Alcuni istanti dopo vengo richiamato nella stanza delle impronte. Mi viene chiesto di stare in piedi davanti a una porta grigia di ferro, ma io capisco che devo aprire la porta grigia di ferro.

«No, non aprire la porta!»

Poi vedo la fotocamera. Mi mettono in mano un aggeggio con dei numeri rotanti plastificati e mi chiedono di tenerlo su. Eto plokho? (Questo è male?), chiedo. Foto.

«Vsyo, go home!»

«And my passport?!»

«Ora te lo do, stai tranquillo».

Libero, dopo quasi sette ore dal mio fermo.

Fuori dall’edificio un poliziotto giovane con un buon inglese mi dirige verso la fermata del bus, ma non capisco niente dalla gioia e cammino, fino alla metro, per tre quarti d’ora. Parlo con degli sconosciuti e con un ragazzo vietnamita che non parla né russo né inglese. Mi viene da correre.

Mando qualche messaggio, poi il telefono si scarica. 

Scatto un selfie nella metro con la fotocamera. Mi dispiace per le foto andate perse, dopo tutto. Magari non sarebbe stato un problema tenerle.

Quel giorno a manifestare al Campo di Marte c’erano tremilacinquecento persone. Circa seicento di queste sono state arrestate – novecento, secondo le associazioni che sostengono Navalny. Navalny stesso, arrestato a Mosca sul pianerottolo di casa mentre usciva a manifestare, è ancora, tre settimane dopo la manifestazione, in un centro di detenzione a Mosca.

Di questi, ho verificato, io ero l’unico straniero. Gli altri quarantacinque che erano sul bus con me, tutti o quasi, sono usciti dal commissariato solo trentacinque ore dopo (nei casi più gravi, da cinque a quindici giorni dopo) passando la notte nei corridoi, dormendo per terra, con materassini e cibo donato da volontari. Non erano andati a casa, erano solo in un’altra sezione del commissariato.

Il giorno dopo sono stati portati in tribunale e un giudice li ha multati di centosessanta euro. In Russia, per molti, è una somma elevata.

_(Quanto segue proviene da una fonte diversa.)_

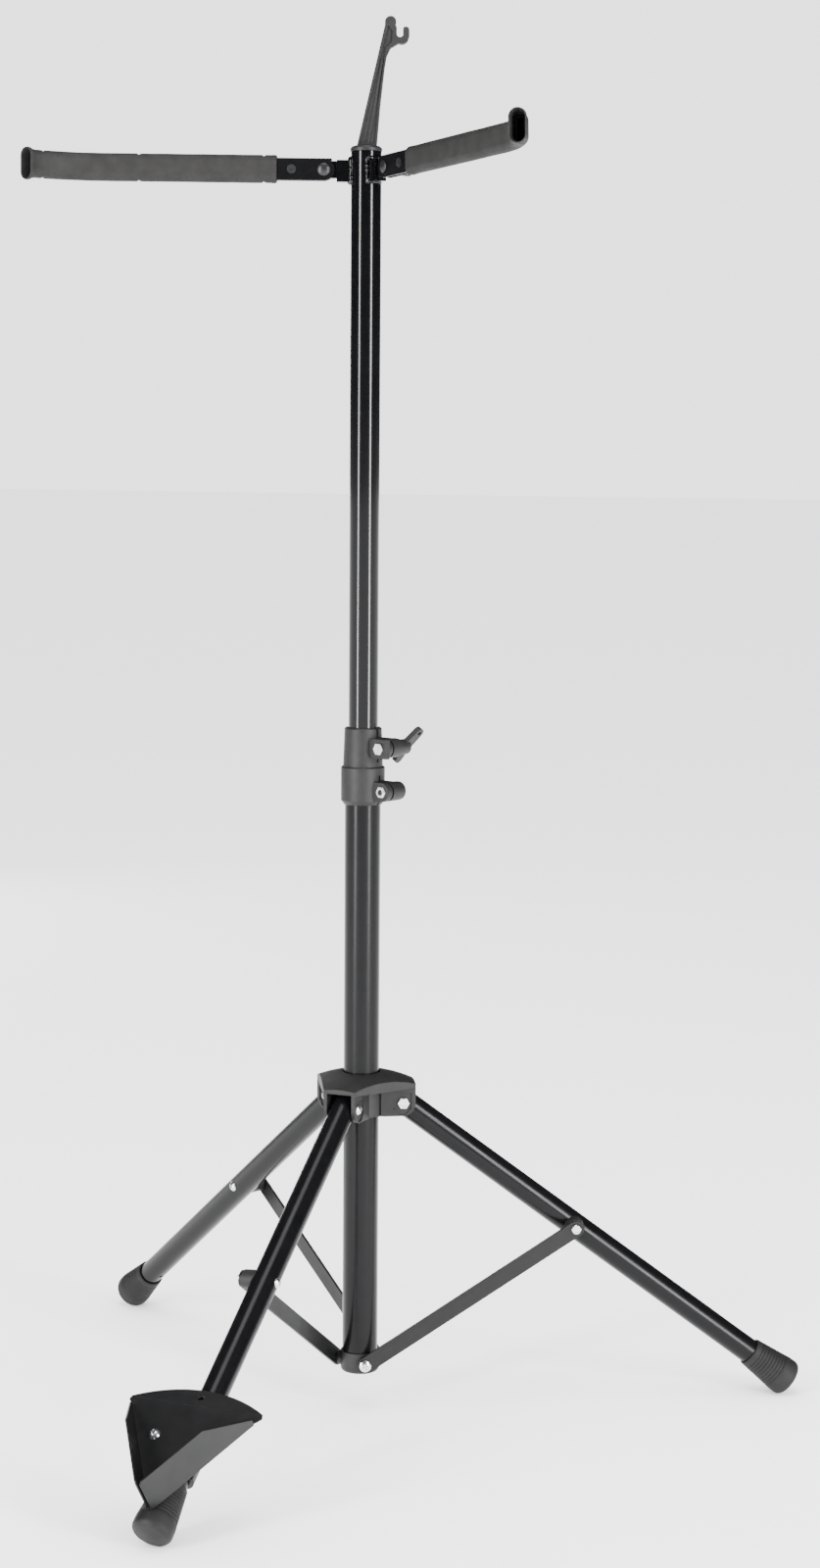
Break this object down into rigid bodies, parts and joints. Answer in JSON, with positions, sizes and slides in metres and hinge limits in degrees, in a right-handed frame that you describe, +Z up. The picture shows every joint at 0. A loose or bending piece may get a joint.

Il giorno dopo mi sono dato malato al lavoro, non mi ero ancora ripreso mentalmente.

Cercando su internet ho scoperto che esistono software in grado di recuperare i file persi. Corro in un negozio, compro un lettore di schede. Torno a casa, faccio alcuni tentativi, tanta attesa, ed ecco il miracolo. Le foto sono resuscitate dai morti.